Building on the intents set up in initial spatial studies, the final stage of the work was to compose, in intricate detail, the day-to-day lives of the site’s new inhabitants, and to rigorously construct an architecture which would support this.
The principal programme for the new community was driven by one of the oldest models of closeted societies – the monastery. The term derives from the original greek μόνος (monos) and suffix τήριον (terion), which translate as ‘a place to be alone’, and has occupied a place in the structure of religions and sects for the last several thousand years. In modern, secular cultures, the concept of retreat most closely encapsulates the spirit of the monastery – a private, protected place, to express oneself, contemplate shared beliefs or values, and learn collectively.
Students were asked to incorporate two key principles from the monastery typology – the communal residence, and the shrine space. Beyond this, each student constructed their own architectural ‘language’, derived from observation of the occupants. Materiality, spatial form and internal building relationships all answer to the same need – a perfect, private universe for a different way of life.

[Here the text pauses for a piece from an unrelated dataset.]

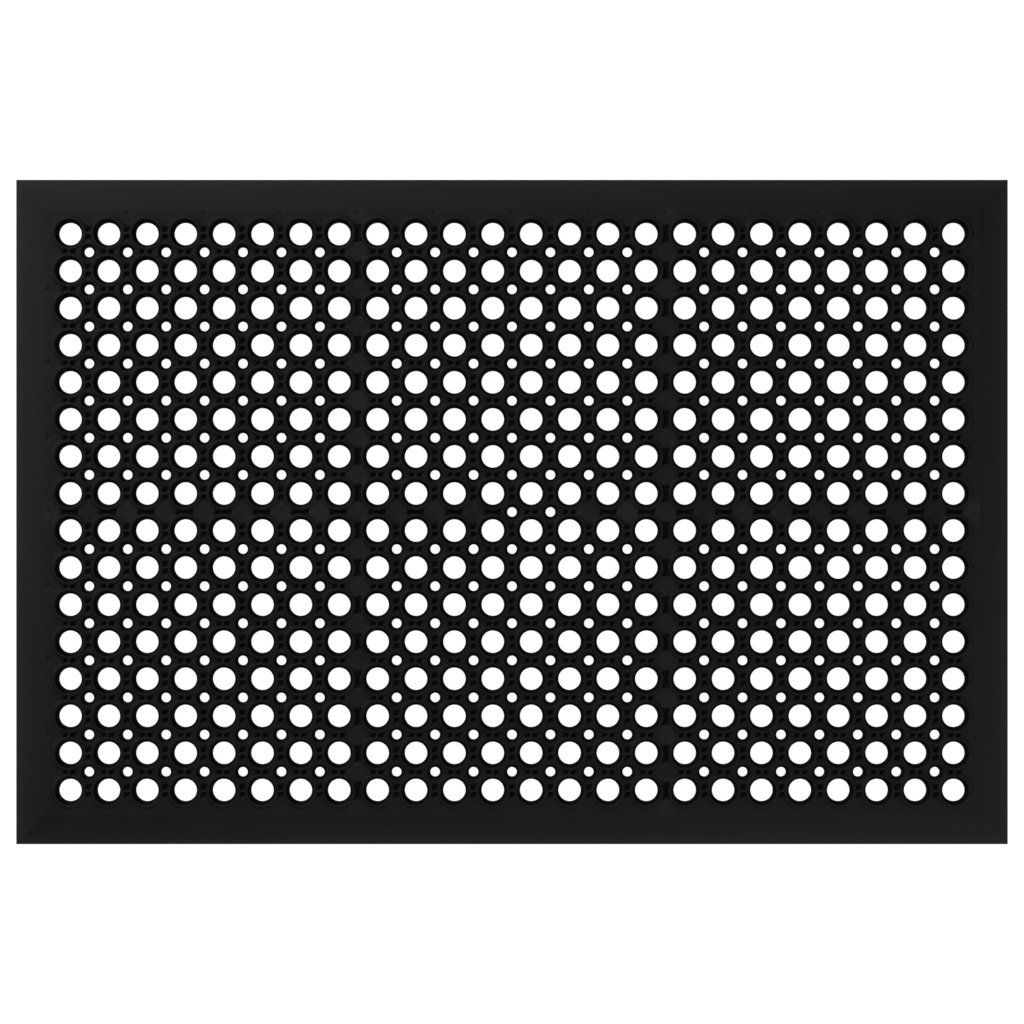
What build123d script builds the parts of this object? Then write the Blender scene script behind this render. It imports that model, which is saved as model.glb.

Proposals have ranged from an ad-hoc space for punk rock and spontaneous fabrication; a community for sufferers of young-onset dementia, in which the building takes on the duty of lost memories; a transition space in which former prison inmates can learn and develop skills to help them reintegrate with society; to a quasi-religious interpretation of taxidermy, in which all acts of surgery and decomposition, life and artifice, are mirrored in the building itself.